С возвращением в Ленинград со мной происходит ещё одна метаморфоза. Я впервые осознаю, что нужно учиться. И не только нужно, но и необходимо. И прежде всего для того, чтобы уехать из СССР, этой «коммунистической» страны с её общественно-политической шизофренией; из страны, которую я за несколько лет самостоятельной жизни возненавидел за тотальное лицемерие, всеобщее удушье и кухонную безнадежность. А на Западе – земле обетованной, как тогда казалось, были востребованы эмигранты с образованием. Это потом, с прожитыми годами и опытом, в моем сознании появятся такие понятия, как Родина и патриотизм. А тогда я жил в стране, в которой большевики сделали все, чтобы граждане этой страны, кто люто, кто тихо, её ненавидели. Как сказал писатель Виктор Некрасов, эмигрировав во Францию: «Лучше помереть от тоски по Родине, нежели от злобы на родных просторах». И мой неосознанный протест «не быть как все» принял осознанную форму неприятия коммунистического режима. Произошло это после знакомства с книгами Солженицына и совместного распития спиртных напитков с диссидентами.
Кстати, о книгах. Родители привили мне любовь к чтению, и с четырех лет я уже много и увлеченно читал. На всю жизнь стал «запойным» читателем. Книги – единственное, что совершенно и бескомпромиссно примиряет меня с реальностью и самим собой. Хотя, если точнее, отгораживает от них. Я – наркотически зависимый человек, мое зелье – книги, и в моем фантомном шприце – миллионы кубов чужих фантазий, желаний и судеб.
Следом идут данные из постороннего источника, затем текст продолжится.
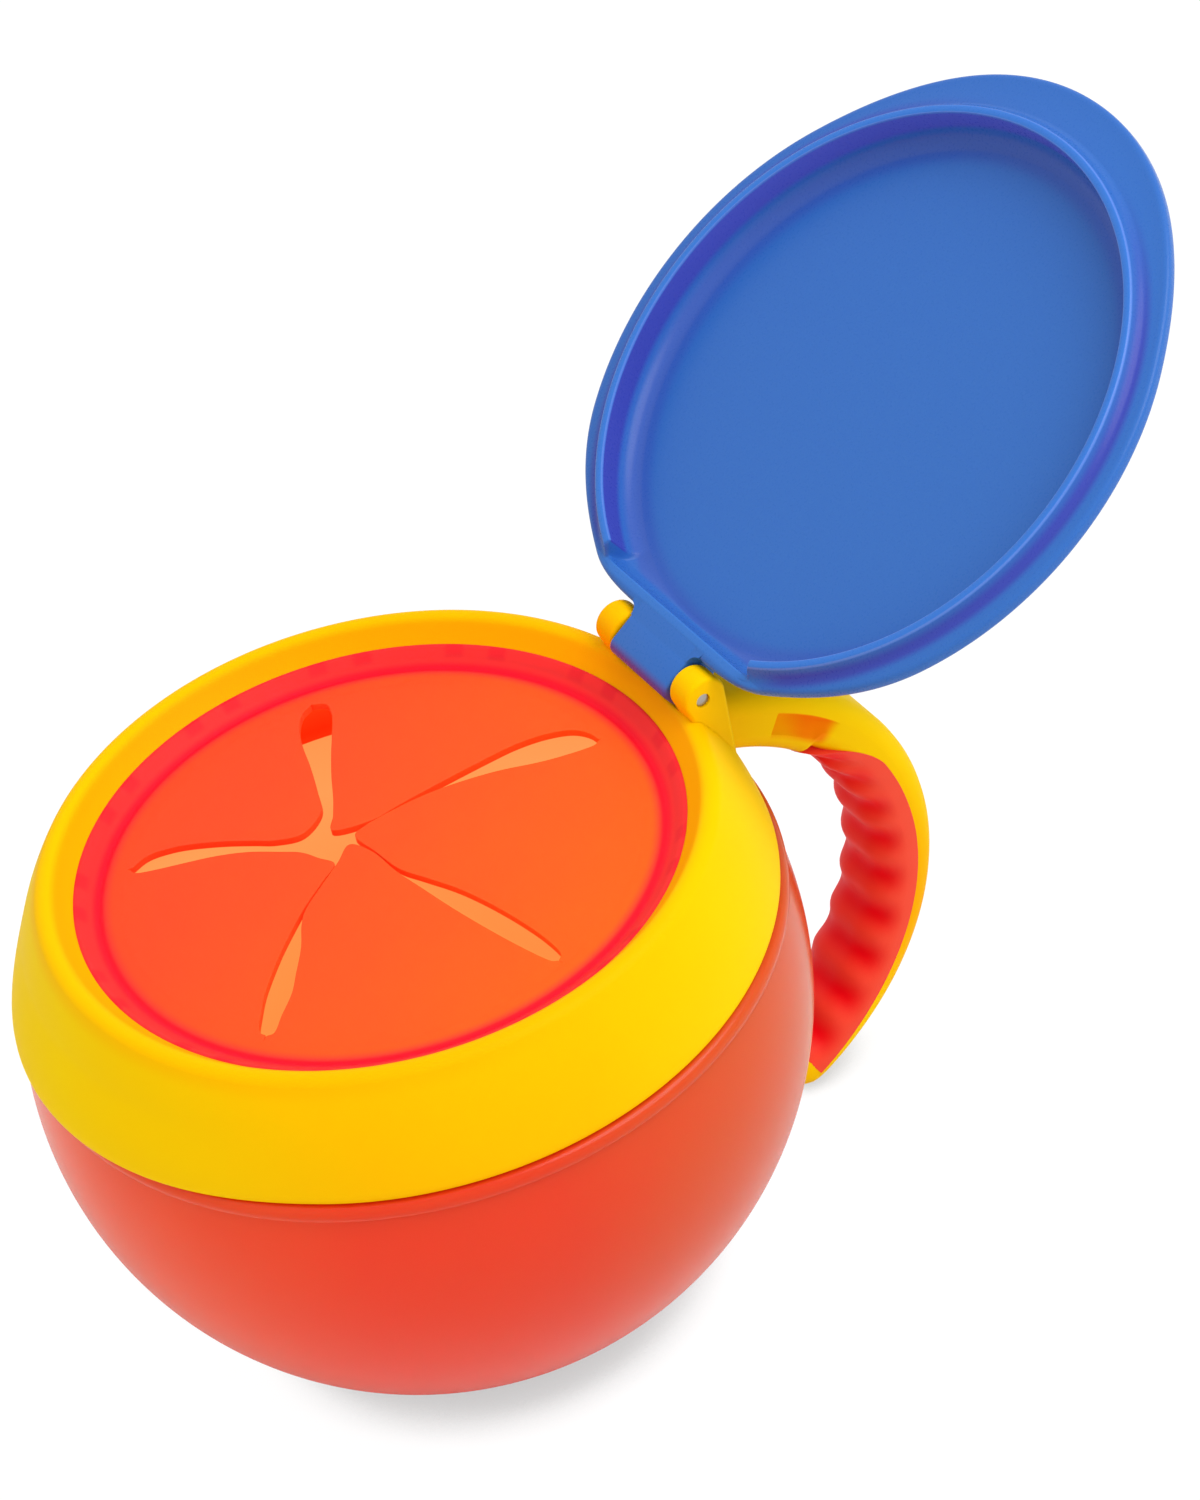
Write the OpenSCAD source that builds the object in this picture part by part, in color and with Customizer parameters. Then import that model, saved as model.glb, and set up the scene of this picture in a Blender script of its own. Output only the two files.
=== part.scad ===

Итак, пускай с ошибочного стимула, но в моем сознании появилось желание учиться и получить образование. (Это потом люди, создающие моё пространство, не раз заставят меня вновь и вновь вспоминать очень жизненный афоризм, гласящий, что «между знаниями и образованием примерно такая же разница, как между нравственностью и знанием уголовного кодекса»). Я опять вспомнил папин принцип «чугунного зада» и на целый год засел за учебники, готовясь к поступлению в какой-нибудь гуманитарный институт. Гуманитарный потому, что природа моего ограниченного ума безупречно гуманитарная – в школе я за десять лет так и «не смог» выучить таблицу умножения. Но вызванный внезапно к доске на уроке истории или литературы, я, не выучивший урока, в течение длительного процесса поднимания тела из-за парты считывал глазами с учебника нужную информацию, «держал» ее перед глазами, пока отвечал, и получал пятерки. К сожалению, этот фокус «зрительной памяти» не срабатывал с математикой, физикой и химией. Формулы, отпечатываясь на сетчатке глаза, до мозга не доходили. Поэтому моё будущее виделось мне туманно-гуманитарным.
Распорядок дня у меня был следующий: в шесть утра – подъём, пробежка по еще пустынному городу и старинному Таврическому саду, душ, кефир, и около семи часов я садился за письменный стол. Окончательно я его покидал в девять–десять вечера, перед сном. Скажете, что такому шалопаю, как я себя описываю, вы не поверите – откуда вдруг такая усидчивость и прилежание, но я и сам был поражен, когда словно озарением в меня вошло понимание, что мое будущее в моих руках. И я стал учиться так, как Павка Корчагин описывал строительство узкоколейки; как, вероятно, египтяне строили свои пирамиды.
Английский язык, История и Литература. Энтузиазма мне было не занимать, но моё искреннее желание учиться столкнулось с ограниченностью школьной программы. И если с английским языком всё понятно – хочешь знать, будешь знать, то Историю России, оболганную большевиками, я пробовал исследовать по толстым книжкам академиков. Я ещё не знал, что Историю переписывали не только большевики: под себя её основательно подгоняла династия Романовых, а монах Скалигер – отец исторической хронологии, как выяснилось, вообще считать не умел. Похоже, историю перевирать начали ещё охотники за мамонтами. Но до сенсационных публикаций историков Носовского и Фоменко – до истории «потерянного тысячелетия» – было ещё далеко.
Как пример самообмана человечества можно привести «открытие» Трои Шлиманом. Все знают, что Шлиман откопал Трою, и каждый знает, что Шлиман откопал не Трою. Пройдёт сколько-то времени и история эту разницу нивелирует, размоет в своём потоке. И провинциальный по отношении к Трое городок, которому «посчастливилось» попасться на глаза Шлиману, фактически станет Троей.